In plain language, we all can’t be acorns, at least one needs to be an oak tree. If I see a field full of acorns, then I know that there must be an oak tree somewhere. For the acorns are contingent to the oak tree, they depend on there being an oak tree and they would not exist were it not for an oak tree. This illustration is insufficient, for even this oak tree came from an acorn. God, however, is the First Cause, the only Necessary being through which both the tree and the seed exist, the tree first and then the seed from it.
The Sufficient Reason (Leibniz, 1646-1716)
Let me walk you through the logic of this third argument.
- There is a sufficient reason for the universe.
- Why is there something rather than nothing?
- Nothing happens without a sufficient reason.
- The reason cannot be found within any single thing in this universe, for they are contingent.
- The reason must be found outside the universe, in a Being whose sufficient reason is self-contained. He is His own reason.
Here’s what Leibniz is saying.

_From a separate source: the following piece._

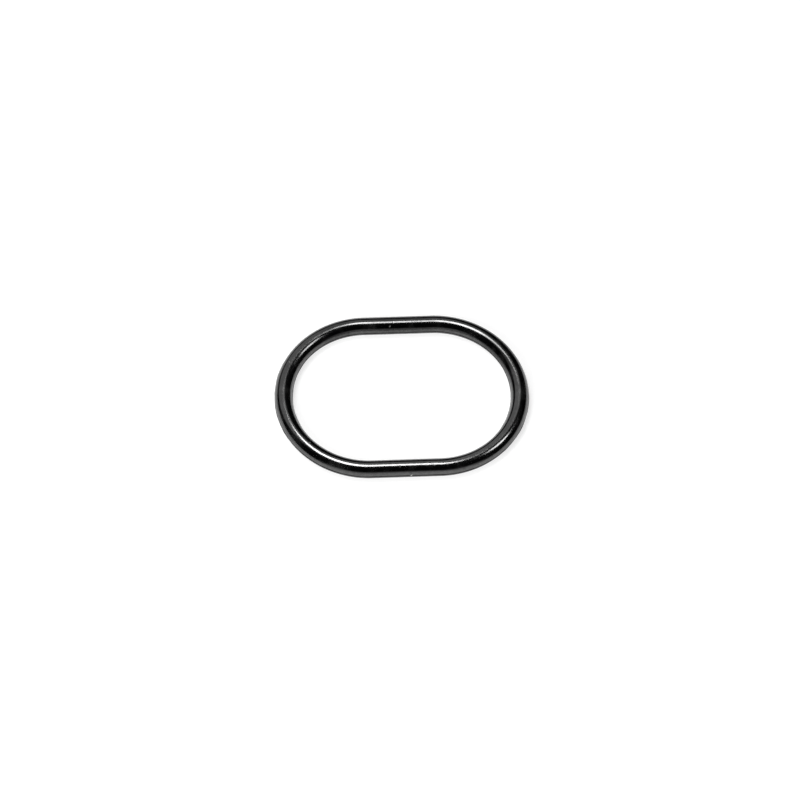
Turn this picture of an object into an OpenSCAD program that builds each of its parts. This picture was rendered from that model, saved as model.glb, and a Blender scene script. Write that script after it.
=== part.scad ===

What is the probability of you getting up from your chair and building a universe versus you staying in your seat and doing nothing? Nothing is more probable; creating something is less probable and needs a sufficient reason. God is the sufficient reason for the existence of the universe.
The Cause of It All (Kalām Cosmological Argument)
This is a good argument to think about.
- Whatever begins to exist has a cause.
- The universe began to exist. The absurdity of infinity points to this (if the universe forever existed, then we would never be able to get to the present moment in time, for one could just infinitely back up time’s starting point). The Big Bang points to this (the universe has a definite starting point and has not existed forever).
- Therefore, the universe has a cause.
- And we call this Cause God.
The Watchmaker (William Paley, 1804)
Someone has put things together to accomplish a goal (this is a teleological argument). Look at the design of the world’s systems. What is the likelihood that all things would come into order like they did? Here’s the logic.
- Let’s say you are walking through the woods.
- If your toe hits a rock, you might assume that the rock has always been there.
- But what if your toe hits a watch on the forest floor?
- You would not say that the watch had been there forever.
- You would not say this even if you had never seen a watch before.
- You would not say this even if the watch did not work.
- You would not say that this watch was reproduced from another watch that was on the forest floor, and it from another on the forest floor, and so on, because the design would be left unaccounted for.
- You would know that it was left there by an intelligent, purposeful creator.
- Look at our world. Our world-maker, just like the watchmaker, was an intelligent, purposeful Creator.
Now, let’s say you are walking in the wood and your toe hits John Smith, lying on the forest floor. Would you assume he has been there for eternity, or that he was left by an intelligent agent?
The Moral Law Giver (C. S. Lewis)
- People everywhere seem to have a good sense of right and wrong. It is wrong to exterminate humans in death camps or fly planes into buildings, while it is right to help an old woman or orphan in need.
- This sense of right and wrong presupposes a moral law (there needs first to be a moral law, something that tells us what things are right and what things are wrong).
- Some say that the moral law is taught to us by culture. But that does not mean that society made it up. It may teach us the moral law, but it did not make it up. For, society also teaches us mathematics, but that doesn’t mean that a particular society made up math; rather, math is a discipline of right and wrong, no matter where you are!
- Some say the moral law is given to us by nature (evolution). But moral law is not like nature. For nature describes our behavior (tells us what is). In contrast, the moral law prescribes what is right and wrong (what we ought to do). Since it prescribes what we ought to do, where does this obligation come from? (Because you cannot get an “ought” from and “is.”)
- We would say that God is the Moral Law Giver.
- Therefore, since there is a Moral Law Giver, then we can know what the moral law is (what we ought to do). And since we know the moral law, then we can know what good is. And since we know what good is, we can know what evil is.
The chain: Moral Law Giver —— Moral Law —— Good —— Evil
The Creator (a biblical argument)
Do you know the expression from the 1600’s, “The proof of the pudding is in the eating,” expressed today as, “The proof’s in the pudd’in”? This is an expression that tells us that the results are what count. Here’s the logic behind it.
- We do not need to see or sense something for it to be real (like God).
- Perceiving the results of a being or a thing points toward its existence.
- Since creation cannot exist without a creating agent, creation is the result that points to a Creator.
Here’s one way of putting this argument: do you need to see my parents in order to know that they are real? Or does seeing the results (their children) suffice? It says in the Bible that humans are able to see the results of God and that these results should suffice for proof. There are results in nature that pour forth speech and knowledge concerning their Creator (Psalm 19:1-4). The results are in the world of God’s invisible qualities, his eternal power and divine nature, being clearly seen and understood from what has been made (Romans 1:20). Therefore, with these results, the existence of God is painfully clear, and humans are without excuse (again, Romans 1:20).